Quote the entries below from the line with "part finishes it." through the line with "return (regular +", both ends included, and only those lines.

[3D code data]
********

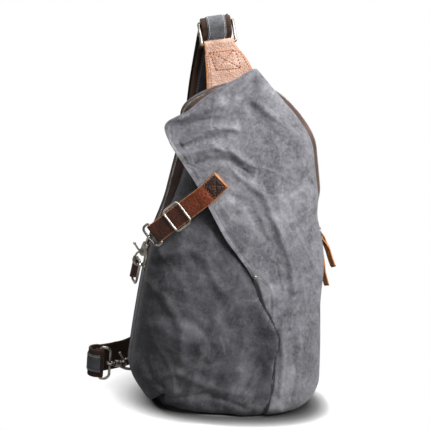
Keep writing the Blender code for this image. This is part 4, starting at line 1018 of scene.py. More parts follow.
def build_flap(mats):
    columns, rows = 150, 190
    top = FLAP_TOP_CORNER[1] - 0.0004
    grid, lifts, wears = [], [], []
    for i in range(rows + 1):
        z = FOOT_LIFT + (top - FOOT_LIFT) * i / rows
        left, right = flap_left_x(z), flap_right_x(z) + FLAP_CLEAR
        right = max(right, left + 0.002)
        start = math.acos(max(min(left / max(right, 0.02), 1), -1))
        bunched = blend_in(z, 0.400, 0.370) if start > 0.05 else 0.0
        row, lift, worn = [], [], []
        for j in range(columns + 1):
            share = j / columns
            if bunched > 0:
                turn = (math.cos(start * (1 - share)) - math.cos(start)) / (1 - math.cos(start))
                share += (turn - share) * bunched
            x = left + (right - left) * share
            row.append((x, flap_y(x, z, FLAP_CLEAR + FLAP_THICK), z))
            high, wear = flap_height(x, z)
            hold = blend_in(right - x, 0.0, 0.008) * blend_in(z, -0.004, 0.006)
            lift.append(high * hold)
            worn.append(wear + 0.5 * blend_in(z, top - 0.006, top))
        grid.append(row)
        lifts.append(lift)
        wears.append(worn)
    points = displaced(grid, (0, -1, 0), lifts)
    grid_piece("wrap_flap", points, (0, -1, 0), FLAP_THICK, mats["canvas"], "waxed_canvas",
               nodes="front_flap", wear=wears, left=False)
    first = next(i for i in range(rows) if grid[i][0][2] > FLAP_FREE_LOW[1] - 0.008)
    line, ups = [], []
    for i in range(first, rows - 12):
        row = points[i]
        k = int(np.searchsorted(row[:, 0] - row[0, 0], 0.0062))
        line.append(V(row[k]))
        ups.append(V((-0.15, -1, 0)).normalized())
    add_piece("flap_hem_stitches", *stitch_row(line, ups, 0.0032, 0.0023, 0.00026, 0.0001),
              mats["grey_thread"], "waxed_canvas")


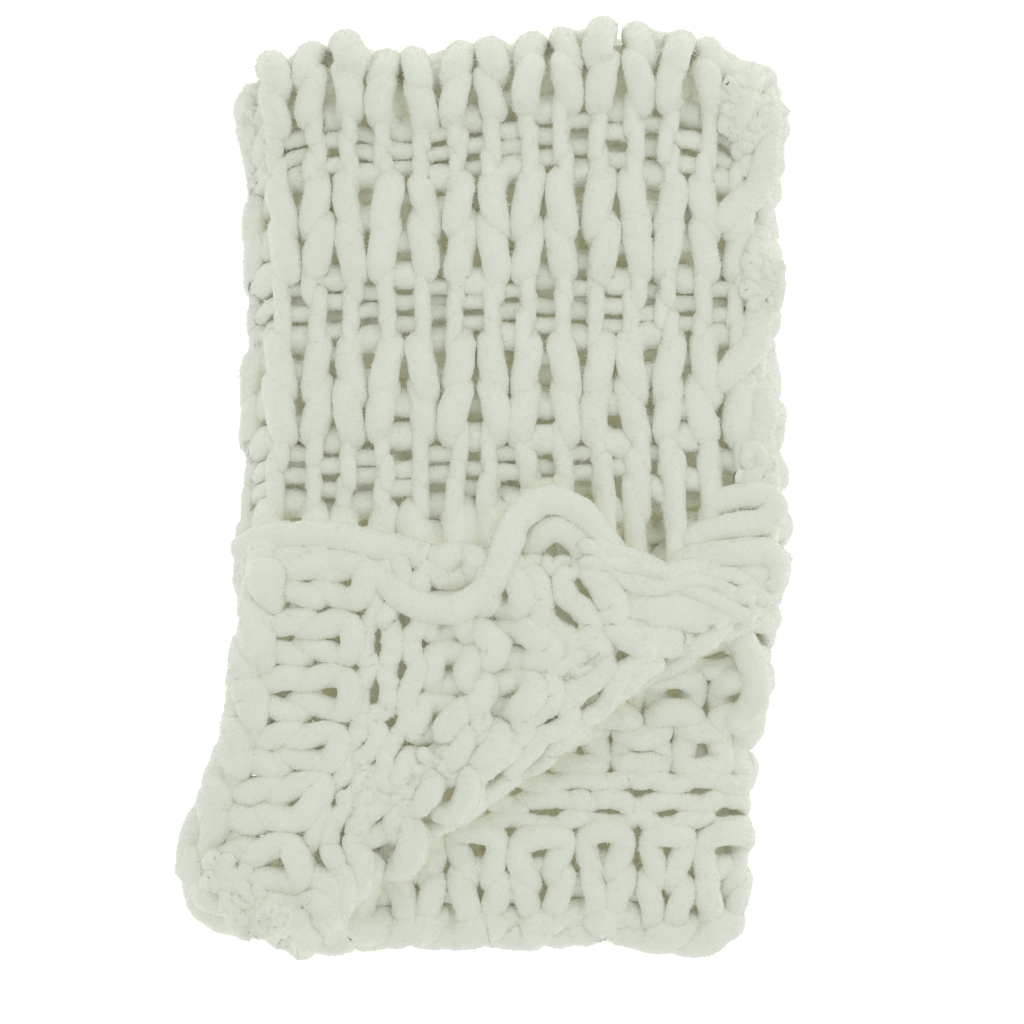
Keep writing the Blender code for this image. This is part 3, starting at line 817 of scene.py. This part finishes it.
def fold_shift(row, from_fold, across, behind, uneven):
    """How far a row's yarn is moved out of the cloth on the cross fold, this far from the fold's middle."""
    if yarn_of(row) is THICK:
        regular = (FOLD_LEGS * (1 - behind) - FOLD_HEADS * behind) * (1 - smooth(*FOLD_NEAR, from_fold))
    else:
        regular = -FOLD_PULL * (1 - smooth(*FOLD_THIN_NEAR, from_fold))
    return (regular + uneven * (1 - smooth(*FOLD_NEAR, from_fold))) * facing(across)


def row_path(row, random):
    """The yarn's path through one row of stitches, in the flat cloth, and its radius."""
    yarn = yarn_of(row)
    steps = WALES * yarn["steps"] + 1
    t = np.linspace(0.0, WALES * 2 * math.pi, steps)
    wave, splay = stitch_wave(row, t)
    uneven = UNEVEN_LEAST + yarn["radius"] / THICK["radius"]
    across = WALE * t / (2 * math.pi) + splay * WALE * np.sin(2 * t) + wander(random, steps, ACROSS_UNEVEN)
    low, high = row_reach(row)
    middle = (low + high) / 2
    up = middle + (high - low) / 2 * wave + wander(random, steps, UP_UNEVEN * uneven)
    foot, legs, head = swings(row)
    behind = 0.5 + 0.5 * np.tanh(SWING_SHARP * np.cos(2 * t)) / math.tanh(SWING_SHARP)
    swing = legs + (np.where(np.cos(t) > 0, foot, head) - legs) * behind
    out = yarn["depth"] * swing + wander(random, steps, OUT_UNEVEN * uneven)
    lumps = wander(random, steps, FOLD_LUMPS)
    out = out + fold_shift(row, abs(middle - LENGTH / 2), across, behind, lumps)
    points = np.stack([across, up, out], axis=-1)
    thicker = LOOSE_THIN_RADIUS if row < LOOSE_ROWS and yarn is THIN else 1.0
    hidden = (across > PANEL + TURN) * (up > LOWER_ROWS_UP)
    radius = yarn["radius"] * (1 + BEHIND_THICKER * behind + wander(random, steps, RADIUS_UNEVEN))
    return points, radius * thicker * stretch(points) * (1 + PRESSED * hidden)


def add_row(mesh, row, random):
    """One row of stitches."""
    points, radius = row_path(row, random)
    line = place(points)
    mesh.tube(line, outward(points), rounded(radius, line), yarn_of(row)["sides"])


def curve(points, steps):
    """A smooth curve through a few points."""
    points = np.asarray(points, float)
    padded = np.concatenate([2 * points[:1] - points[1:2], points, 2 * points[-1:] - points[-2:-1]])
    t = np.linspace(0.0, len(points) - 1, steps)
    base = np.minimum(t.astype(int), len(points) - 2)
    t = (t - base)[:, None]
    a, b, c, d = (padded[base + k] for k in range(4))
    return 0.5 * (2 * b + (c - a) * t + (2 * a - 5 * b + 4 * c - d) * t**2 + (3 * b - a - 3 * c + d) * t**3)


def add_strand(mesh, points, radius, steps=THICK["steps"], sides=THICK["sides"]):
    """A length of yarn through a few points of the flat cloth."""
    path = curve(points, steps)
    line = place(path)
    mesh.tube(line, outward(path), rounded(np.full(steps, radius), line), sides)


def add_edging(mesh, end, random):
    """The edging along one free end: two strands round each other, half a turn to each stitch."""
    across = np.linspace(0.0, WIDTH, WALES * EDGING_STEPS + 1)
    steps = len(across)
    if end == 0.0:
        inward, lift = 1.0, EDGING_LIFT * (2 * smooth(PANEL - WALE, PANEL, across) - 1)
        hidden = smooth(2 * PANEL + TURN, 2 * (PANEL + TURN), across)
    else:
        inward, lift, hidden = -1.0, EDGING_LIFT, 1.0
    for strand in range(2):
        angle = math.pi * (across / WALE + strand) + wander(random, steps, TWIST_UNEVEN)
        inset = EDGING_UP + EDGING_HIDDEN * hidden + EDGING_HALF * np.cos(angle)
        up = end + inward * (inset + wander(random, steps, EDGING_UP_UNEVEN))
        out = lift + EDGING_HALF * np.sin(angle)
        path = np.stack([across + wander(random, steps, EDGING_ACROSS_UNEVEN), up, out], axis=-1)
        thicker = wander(random, steps, EDGING_RADIUS_UNEVEN) - EDGING_PRESSED * np.cos(2 * angle)
        line = place(path)
        mesh.tube(line, outward(path), rounded(EDGING_RADIUS * (1 + thicker), line), THICK["sides"])


def add_loose(mesh, points, heights, radius=THICK["radius"], steps=LOOSE_STEPS, sides=THICK["sides"]):
    """A length of yarn that lies on the stack through a few places, at these heights before it sags."""
    flat = curve(points, steps)
    height = np.interp(np.linspace(0.0, 1.0, steps), np.linspace(0.0, 1.0, len(heights)), heights)
    line = np.concatenate([flat, (height * sag(flat[:, 0], flat[:, 1]))[:, None]], axis=1)
    mesh.tube(line, np.tile([0.0, 0.0, 1.0], (steps, 1)), rounded(np.full(steps, radius), line), sides)


def add_tangle(mesh, points, height, spread, count, random):
    """Short ends of thin yarn, curled up in a heap along a few places."""
    for _ in range(count):
        middle = curve(points, TANGLE_PLACES)[random.integers(0, TANGLE_PLACES)]
        bends = middle + random.normal(0.0, spread, (TANGLE_BENDS, 2))
        heights = height + random.normal(0.0, spread / 3, TANGLE_BENDS)
        add_loose(mesh, bends, heights, TANGLE_RADIUS, TANGLE_STEPS, THIN_SIDES)


def add_bundle(mesh, random):
    """A loose bunch of thin yarn along the turned corner's side."""
    for _ in range(BUNDLE_COUNT):
        points = np.array(BUNDLE) + random.normal(0.0, BUNDLE_WIDTH / 3, (len(BUNDLE), 2))
        heights = BUNDLE_HEIGHT + random.normal(0.0, BUNDLE_WIDTH / 5, len(BUNDLE))
        add_loose(mesh, points, heights, THIN["radius"], BUNDLE_STEPS, THIN_SIDES)


def add_turns(mesh, random):
    """Where each row's yarn turns at a side of the cloth and goes into the next row."""
    for row in range(len(ROWS) - 1):
        yarn = THICK if ROWS[row][1] and ROWS[row + 1][1] else THIN
        low, height = ROW_EDGES[row], ROWS[row][0]
        reach = abs(random.normal(0.0, TURN_REACH))
        for edge, way in ((0.0, -1.0), (WIDTH, 1.0)):
            points = [
                (edge + way * (reach * times - inside), low + share * height + more, out * yarn["depth"])
                for inside, times, share, more, out in TURN_PATH
            ]
            add_strand(mesh, points, yarn["radius"], TURN_STEPS, yarn["sides"])


def add_floats(mesh, random):
    """The thick yarn where it is carried up the side past a band of thin rows."""
    for row in range(LOOSE_ROWS, len(ROWS) - 2):
        if ROWS[row][1] or not ROWS[row - 1][1]:
            continue
        low, high = ROW_EDGES[row], ROW_EDGES[row + len(THIN_ROWS)]
        bulge = FLOAT_BULGE + random.normal(0.0, FLOAT_BULGE_UNEVEN)
        points = [
            (across - times * bulge, low + share * (high - low) + more, out)
            for across, times, share, more, out in FLOAT_PATH
        ]
        add_strand(mesh, points, FLOAT_RADIUS)


# ---------------------------------------------------------------- materials, floor, lights, camera


def add_noise(nodes, links, place_node, scale, detail):
    """A noise texture over the object's own coordinates."""
    texture = nodes.new("ShaderNodeTexNoise")
    texture.inputs["Scale"].default_value = scale
    texture.inputs["Detail"].default_value = detail
    links.new(place_node.outputs["Object"], texture.inputs["Vector"])
    return texture


def chenille(name):
    """Off-white brushed yarn: soft, matt, with fine pile, and painted light that glows deep inside the gaps.
    """
    material = bpy.data.materials.new(name)
    material.use_nodes = True
    nodes, links = material.node_tree.nodes, material.node_tree.links
    shader = nodes["Principled BSDF"]
    place_node = nodes.new("ShaderNodeTexCoord")
    cloud = add_noise(nodes, links, place_node, CLOUD_SCALE, CLOUD_DETAIL)
    tint = nodes.new("ShaderNodeValToRGB")
    for element, (position, colour) in zip(tint.color_ramp.elements, TINTS):
        element.position = position
        element.color = colour
    links.new(cloud.outputs["Fac"], tint.inputs["Fac"])
    links.new(tint.outputs["Color"], shader.inputs["Base Color"])
    fuzz = add_noise(nodes, links, place_node, FUZZ_SCALE, FUZZ_DETAIL)
    bump = nodes.new("ShaderNodeBump")
    bump.inputs["Strength"].default_value = FUZZ_STRENGTH
    bump.inputs["Distance"].default_value = FUZZ_HEIGHT
    links.new(fuzz.outputs["Fac"], bump.inputs["Height"])
    links.new(bump.outputs["Normal"], shader.inputs["Normal"])
    # painted light: the yarn glows pale yellow deep inside the gaps, more the further inside the stack it
    # lies
    inside = nodes.new("ShaderNodeAttribute")
    inside.attribute_name = "inside"
    painted_light = nodes.new("ShaderNodeMath")
    painted_light.operation = "MULTIPLY"
    painted_light.inputs[1].default_value = GAP_PAINTED_LIGHT
    links.new(inside.outputs["Fac"], painted_light.inputs[0])
    links.new(painted_light.outputs["Value"], shader.inputs["Emission Strength"])
    shader.inputs["Emission Color"].default_value = GAP_PAINTED_LIGHT_COLOUR
    shader.inputs["Roughness"].default_value = 1.0
    shader.inputs["Specular IOR Level"].default_value = 0.1
    shader.inputs["Sheen Weight"].default_value = 0.25
    shader.inputs["Sheen Roughness"].default_value = 0.6
    return material


def add_floor():
    """A plain white floor."""
    material = bpy.data.materials.new("floor_white")
    material.use_nodes = True
    shader = material.node_tree.nodes["Principled BSDF"]
    shader.inputs["Base Color"].default_value = FLOOR_COLOUR
    shader.inputs["Emission Color"].default_value = (1.0, 1.0, 1.0, 1.0)
    shader.inputs["Emission Strength"].default_value = FLOOR_GLOW
    shader.inputs["Roughness"].default_value = 0.9
    corners = [(-1, -1), (1, -1), (1, 1), (-1, 1)]
    points = [(x * FLOOR_HALF, y * FLOOR_HALF, 0.0) for x, y in corners]
    data = bpy.data.meshes.new("floor")
    data.from_pydata(points, [], [(0, 1, 2, 3)])
    floor = add_object("floor", data, material)


def add_key():
    """A soft square light from behind and above, facing the middle of the stack."""
    data = bpy.data.lights.new("key", "AREA")
    data.shape = "SQUARE"
    data.size = KEY_SIZE
    data.energy = KEY_POWER
    light = bpy.data.objects.new("key", data)
    x, y, z = KEY_PLACE
    light.location = KEY_PLACE
    light.rotation_euler = (math.atan2(math.hypot(x, y), z), 0.0, math.atan2(-y, -x) - math.pi / 2)
    bpy.context.scene.collection.objects.link(light)


def add_world():
    """Even white light from all sides."""
    world = bpy.data.worlds.new("studio")
    world.use_nodes = True
    background = world.node_tree.nodes["Background"]
    background.inputs["Color"].default_value = WORLD_COLOUR
    background.inputs["Strength"].default_value = WORLD_STRENGTH
    bpy.context.scene.world = world


def add_camera():
    """Straight above the stack, far off, so that its layers line up."""
    data = bpy.data.cameras.new("camera")
    data.sensor_width = CAMERA_SENSOR
    data.lens = CAMERA_SENSOR * (CAMERA_PLACE[2] - FRAME_HEIGHT) / FRAME_WIDTH
    camera = bpy.data.objects.new("camera", data)
    camera.location = CAMERA_PLACE
    bpy.context.scene.collection.objects.link(camera)
    bpy.context.scene.camera = camera


def knit(random):
    """All of the blanket's yarn: its rows in even groups, and its edges."""
    bands = [YarnMesh(f"knit_{k}") for k in range(KNIT_PIECES)]
    for row in range(len(ROWS)):
        add_row(bands[row * KNIT_PIECES // len(ROWS)], row, random)
    edge = YarnMesh("knit_edges")
    add_edging(edge, 0.0, random)
    add_edging(edge, LENGTH, random)
    add_turns(edge, random)
    add_floats(edge, random)
    for heights, points in CARRIED:
        add_loose(edge, points, heights)
    add_bundle(edge, random)
    for points, height, spread, count in TANGLES:
        add_tangle(edge, points, height, spread, count, random)
    return bands + [edge]


def main():
    """Builds the blanket over the frame, and its studio."""
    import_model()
    yarn = chenille("chenille")
    random = np.random.default_rng(SEED)
    meshes = knit(random)
    thin_out(meshes)
    for mesh in meshes:
        piece = mesh.build(yarn)
        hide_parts("blanket")
    add_pile(meshes, yarn, random)
    add_floor()
    add_world()
    add_key()
    add_camera()
    bpy.context.scene.view_settings.view_transform = "Standard"


main()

********

» **ANSWER TO THIS EXERCISE**
Keep writing the Blender code for this image. This is part 3, starting at line 817 of scene.py. This part finishes it.
def fold_shift(row, from_fold, across, behind, uneven):
    """How far a row's yarn is moved out of the cloth on the cross fold, this far from the fold's middle."""
    if yarn_of(row) is THICK:
        regular = (FOLD_LEGS * (1 - behind) - FOLD_HEADS * behind) * (1 - smooth(*FOLD_NEAR, from_fold))
    else:
        regular = -FOLD_PULL * (1 - smooth(*FOLD_THIN_NEAR, from_fold))
    return (regular + uneven * (1 - smooth(*FOLD_NEAR, from_fold))) * facing(across)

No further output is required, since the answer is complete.